The challenge that comes with watching any Robin Hood tale during adulthood, or many Disney cartoons for that matter, is that you’re sure to expect certain sequences while having a moderate idea of how the story will progress. But there are still a few clever scenes in Robin Hood that could even please those adults that might be wary of such animated fare.

From it’s opening sequence that has Robin Hood and Little John running through the forest evading arrows, it’s a likeable, lighthearted romp with charmingly conventional animation that never robs you of its entertainment value. The heroic duo’s amusing robbery of Prince John’s caravan plays somewhat like a Bugs Bunny cartoon, which has the heroes posing as flirty, fortune-telling gypsies so they can make away with the villain’s gold. Slapstick humor and bumbling beasts abound.

Plus, take the time-honored addition of the archery contest in the Robin Hood legend. In this version, after the Sheriff of Nottingham causes Robin Hood to misfire, Robin fires off a second arrow into the air to spike the first arrow and send it toward the Sheriff’s arrow, thereby splitting it in two! There’s just enough whimsicality in scenes like this to add some fancy flair. And when the archery contest builds to a swashbuckling fight that suddenly references the endless tackles of a spirited football match, the pleasure’s completely yours for having seen it all.
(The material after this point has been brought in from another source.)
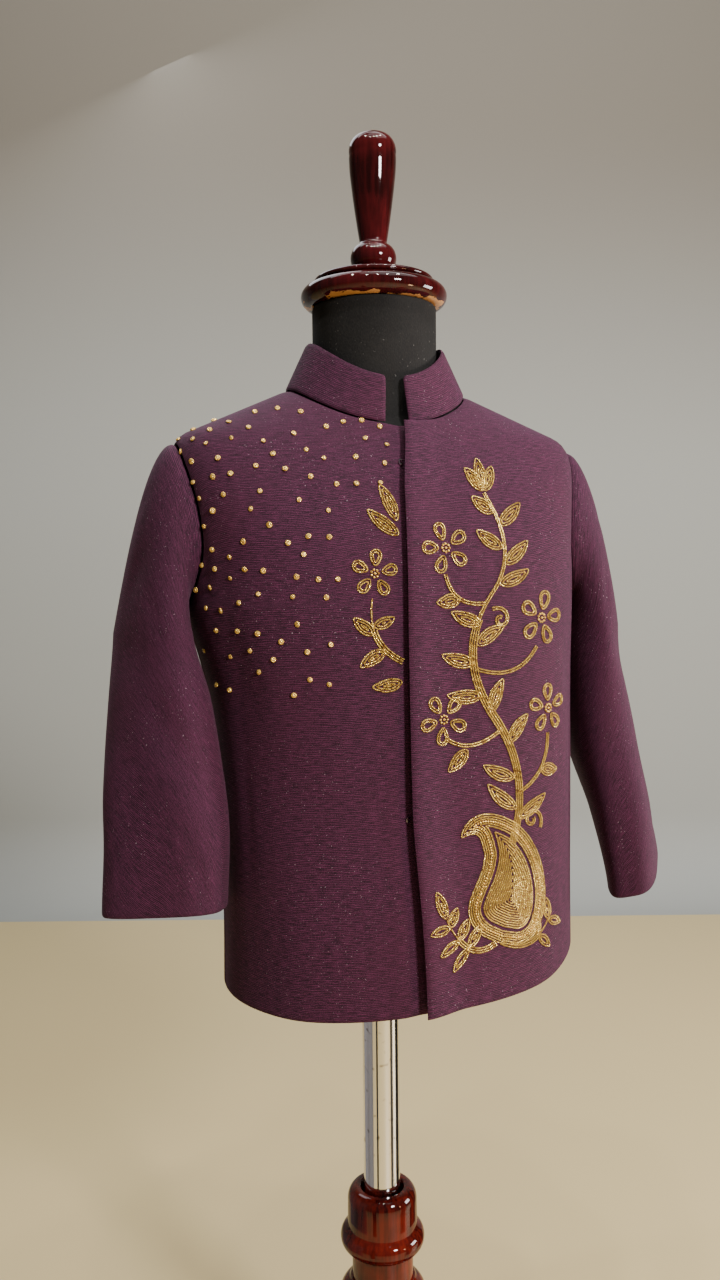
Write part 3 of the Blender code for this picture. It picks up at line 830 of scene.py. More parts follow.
@dataclass
class DressForm:
    """The covered torso and neck inside the jacket."""

    cut: BodyCut
    bottom_z: float = 0.398
    top_z: float = 0.8235
    neck_radius: float = 0.0410
    clear_hem: float = 0.0120
    clear_chest: float = 0.0060
    clear_shoulder: float = 0.0004
    tip_inset: float = 0.0100
    edge_round: float = 0.0016
    sides: int = 96

    def point(self, angle: float, climb: float) -> Vector:
        """Return a point of the form, clear of the cloth."""
        side = abs(math.cos(math.radians(angle))) ** 2
        seat = ease((climb - 1.0) * 4.0) * side
        clear = mix(self.clear_hem, self.clear_chest, ease(climb + 1.0))
        clear = mix(clear, self.clear_shoulder, seat)
        drape = self.cut.drape_at(angle, self.cut.point(angle, climb).z)
        out = WALL + clear + max(0.0, drape)
        made = self.cut.point(angle, climb) - self.cut.normal(angle, climb) * out
        tip = self.tip_inset * ease(climb * 3.0) * ease((1.45 - climb) * 2.0) * side
        made.x -= math.copysign(tip, made.x)
        return made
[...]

There are plenty other entertaining inclusions in the movie too that will especially captivate kids, from Robin’s sly use of different disguises to his rapport with Nottingham’s youngest residents to the gushy romance with Marian. Sure, it lacks a glass slipper fitting or Pride Rock moment to make the movie especially iconic. But laughs and smiles remain plentiful even when the stakes are raised near the film’s climax like when the dim-witted vulture guarding Nottingham Castle manages to yell, “One o’clock and all’s well” even though it’s three o’clock and everything’s dreadful.

All things considered, Robin Hood carries with it a sense of community, kindness, comicality, and mischief that’s missing from many animated films from the same era. At the same time, it has enough thrill of adventure to remind you why the tale of Robin Hood became such a beloved legend in the first place.

The 40th Anniversary Blu-ray edition of Disney’s Robin Hood is crammed with extra features, though most of them have appeared on an earlier DVD release. This includes concept art, the 1933 Mickey Mouse Short “Ye Olden Days”, and a dull “deleted scene” featuring a scheming Prince John that’s told only through storyboards and newly recorded vocals.

There’s also a satisfying alternate ending included in the special features, but that too appeared on the Robin Hood “Most Wanted Edition” DVD. The ending takes a bleaker route that shockingly leaves our hero wounded and King Richard returning to his kingdom in ruins, before progressing to the same happy finale with a wedding between Robin and Marian. However, again instead of a piece of vintage Disney animation, it’s just a series of storyboard sketches combined with new performances.

Fans of the film’s musical numbers will delight to see that a “sing-a-long” subtitle option has been added to let children and children-at-heart sing along with Miller’s tunes and even Nancy Adams’ Academy Award-nominated ballad “Love.”

The most important feature of the Blu-ray edition is the restoration and remastering that the Disney cartoon has had. Now, the colors and merry characters pop right off the screen in splendid detail. Robin Hood has never looked better. No longer will fans off this undervalued Disney film be robbed of a rich, majestic presentation of Robin’s adventures in Nottingham. Oo-de-lally, indeed.